* SET EXERCISE:
Start at the line containing "for node in", stop at the line containing "# ---------- camera, floor", and set down every line in that stretch exactly as written, and nothing else.

* DATA SUPPLIED:
———
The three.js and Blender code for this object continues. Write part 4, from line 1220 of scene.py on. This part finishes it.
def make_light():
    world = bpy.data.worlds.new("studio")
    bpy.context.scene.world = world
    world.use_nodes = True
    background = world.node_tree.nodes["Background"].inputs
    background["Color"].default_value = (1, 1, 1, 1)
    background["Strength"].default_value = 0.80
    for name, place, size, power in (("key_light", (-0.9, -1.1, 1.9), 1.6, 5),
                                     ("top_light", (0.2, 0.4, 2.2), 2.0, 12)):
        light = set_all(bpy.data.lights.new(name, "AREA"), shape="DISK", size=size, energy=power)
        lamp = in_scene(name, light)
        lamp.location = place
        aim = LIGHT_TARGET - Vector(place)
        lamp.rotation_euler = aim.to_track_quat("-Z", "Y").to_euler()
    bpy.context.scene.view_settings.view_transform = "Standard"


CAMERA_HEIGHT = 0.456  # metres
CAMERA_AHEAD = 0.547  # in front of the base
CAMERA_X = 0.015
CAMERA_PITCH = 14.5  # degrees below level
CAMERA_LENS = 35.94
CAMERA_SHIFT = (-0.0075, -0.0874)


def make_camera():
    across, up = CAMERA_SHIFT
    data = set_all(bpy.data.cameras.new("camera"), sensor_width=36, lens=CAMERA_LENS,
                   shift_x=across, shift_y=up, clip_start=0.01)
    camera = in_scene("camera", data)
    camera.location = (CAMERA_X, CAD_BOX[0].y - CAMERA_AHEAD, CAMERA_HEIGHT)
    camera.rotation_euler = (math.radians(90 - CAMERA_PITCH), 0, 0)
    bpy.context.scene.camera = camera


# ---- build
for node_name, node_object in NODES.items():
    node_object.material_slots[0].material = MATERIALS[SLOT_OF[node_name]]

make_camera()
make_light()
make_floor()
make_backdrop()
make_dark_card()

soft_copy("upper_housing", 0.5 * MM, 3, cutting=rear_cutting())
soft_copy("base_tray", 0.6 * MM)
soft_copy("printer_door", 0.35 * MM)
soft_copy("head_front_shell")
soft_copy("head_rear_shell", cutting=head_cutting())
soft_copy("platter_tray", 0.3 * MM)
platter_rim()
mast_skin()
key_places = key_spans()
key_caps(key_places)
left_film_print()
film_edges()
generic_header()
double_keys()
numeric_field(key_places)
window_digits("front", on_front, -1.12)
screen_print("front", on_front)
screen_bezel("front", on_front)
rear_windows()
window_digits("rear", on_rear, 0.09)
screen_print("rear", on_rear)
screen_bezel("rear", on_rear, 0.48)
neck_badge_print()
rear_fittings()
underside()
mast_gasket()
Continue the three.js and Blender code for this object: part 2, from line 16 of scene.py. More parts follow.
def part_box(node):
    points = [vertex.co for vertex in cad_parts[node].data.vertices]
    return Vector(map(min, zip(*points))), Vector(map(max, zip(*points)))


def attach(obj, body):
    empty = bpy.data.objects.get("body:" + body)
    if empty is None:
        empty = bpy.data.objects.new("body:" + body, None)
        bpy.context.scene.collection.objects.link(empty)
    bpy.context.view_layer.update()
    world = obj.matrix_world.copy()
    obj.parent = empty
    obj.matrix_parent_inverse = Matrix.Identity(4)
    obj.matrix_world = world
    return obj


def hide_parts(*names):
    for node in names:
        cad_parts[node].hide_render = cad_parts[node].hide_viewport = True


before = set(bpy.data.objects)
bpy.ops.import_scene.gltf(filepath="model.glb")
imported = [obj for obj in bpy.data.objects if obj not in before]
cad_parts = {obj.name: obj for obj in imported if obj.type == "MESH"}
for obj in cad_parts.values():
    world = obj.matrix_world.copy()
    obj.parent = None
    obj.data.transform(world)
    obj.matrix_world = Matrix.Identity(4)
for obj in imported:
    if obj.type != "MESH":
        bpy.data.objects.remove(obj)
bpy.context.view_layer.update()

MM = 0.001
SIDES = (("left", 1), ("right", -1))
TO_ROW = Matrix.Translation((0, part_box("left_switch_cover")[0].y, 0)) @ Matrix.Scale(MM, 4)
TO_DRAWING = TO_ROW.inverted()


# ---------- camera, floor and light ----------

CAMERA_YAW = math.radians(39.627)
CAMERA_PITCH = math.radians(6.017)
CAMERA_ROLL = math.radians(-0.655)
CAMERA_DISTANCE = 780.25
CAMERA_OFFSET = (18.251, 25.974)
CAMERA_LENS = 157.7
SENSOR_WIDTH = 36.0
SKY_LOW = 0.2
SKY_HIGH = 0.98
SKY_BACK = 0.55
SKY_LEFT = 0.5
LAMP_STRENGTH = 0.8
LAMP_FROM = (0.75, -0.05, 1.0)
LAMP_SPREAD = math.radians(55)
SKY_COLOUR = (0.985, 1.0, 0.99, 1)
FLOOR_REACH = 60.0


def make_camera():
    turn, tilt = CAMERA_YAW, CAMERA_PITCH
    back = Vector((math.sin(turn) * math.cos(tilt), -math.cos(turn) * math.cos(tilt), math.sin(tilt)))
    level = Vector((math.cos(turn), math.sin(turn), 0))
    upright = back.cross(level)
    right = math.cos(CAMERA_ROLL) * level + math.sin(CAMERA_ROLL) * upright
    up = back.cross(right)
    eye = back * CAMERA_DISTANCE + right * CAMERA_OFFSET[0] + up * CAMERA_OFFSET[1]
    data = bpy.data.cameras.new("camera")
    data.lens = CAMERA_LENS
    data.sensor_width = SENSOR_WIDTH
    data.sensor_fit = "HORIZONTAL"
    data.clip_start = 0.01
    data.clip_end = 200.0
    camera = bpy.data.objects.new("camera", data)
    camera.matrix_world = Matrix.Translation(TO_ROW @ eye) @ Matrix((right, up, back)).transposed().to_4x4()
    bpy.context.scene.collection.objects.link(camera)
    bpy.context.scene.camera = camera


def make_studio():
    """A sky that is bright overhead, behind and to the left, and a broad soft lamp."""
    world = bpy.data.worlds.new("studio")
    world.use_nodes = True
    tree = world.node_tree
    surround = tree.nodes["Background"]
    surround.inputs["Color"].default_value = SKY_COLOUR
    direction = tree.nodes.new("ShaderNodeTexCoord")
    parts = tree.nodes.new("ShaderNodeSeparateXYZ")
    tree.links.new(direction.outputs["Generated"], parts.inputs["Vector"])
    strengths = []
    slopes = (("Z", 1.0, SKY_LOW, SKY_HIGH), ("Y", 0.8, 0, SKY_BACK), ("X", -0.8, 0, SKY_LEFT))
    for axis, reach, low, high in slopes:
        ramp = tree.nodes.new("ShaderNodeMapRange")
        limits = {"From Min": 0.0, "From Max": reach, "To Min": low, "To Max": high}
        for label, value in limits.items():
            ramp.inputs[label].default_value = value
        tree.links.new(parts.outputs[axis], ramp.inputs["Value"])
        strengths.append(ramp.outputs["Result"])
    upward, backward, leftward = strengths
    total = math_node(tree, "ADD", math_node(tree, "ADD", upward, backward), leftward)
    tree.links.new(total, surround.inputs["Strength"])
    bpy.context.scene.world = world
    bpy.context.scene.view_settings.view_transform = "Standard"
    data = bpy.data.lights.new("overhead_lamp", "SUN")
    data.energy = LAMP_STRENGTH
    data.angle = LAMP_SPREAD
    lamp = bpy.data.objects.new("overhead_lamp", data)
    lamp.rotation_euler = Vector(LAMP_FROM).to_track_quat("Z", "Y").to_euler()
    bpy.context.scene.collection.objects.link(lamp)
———
* RESPONSE TO THE EXERCISE:
    for node in names:
        cad_parts[node].hide_render = cad_parts[node].hide_viewport = True


before = set(bpy.data.objects)
bpy.ops.import_scene.gltf(filepath="model.glb")
imported = [obj for obj in bpy.data.objects if obj not in before]
cad_parts = {obj.name: obj for obj in imported if obj.type == "MESH"}
for obj in cad_parts.values():
    world = obj.matrix_world.copy()
    obj.parent = None
    obj.data.transform(world)
    obj.matrix_world = Matrix.Identity(4)
for obj in imported:
    if obj.type != "MESH":
        bpy.data.objects.remove(obj)
bpy.context.view_layer.update()

MM = 0.001
SIDES = (("left", 1), ("right", -1))
TO_ROW = Matrix.Translation((0, part_box("left_switch_cover")[0].y, 0)) @ Matrix.Scale(MM, 4)
TO_DRAWING = TO_ROW.inverted()


# ---------- camera, floor and light ----------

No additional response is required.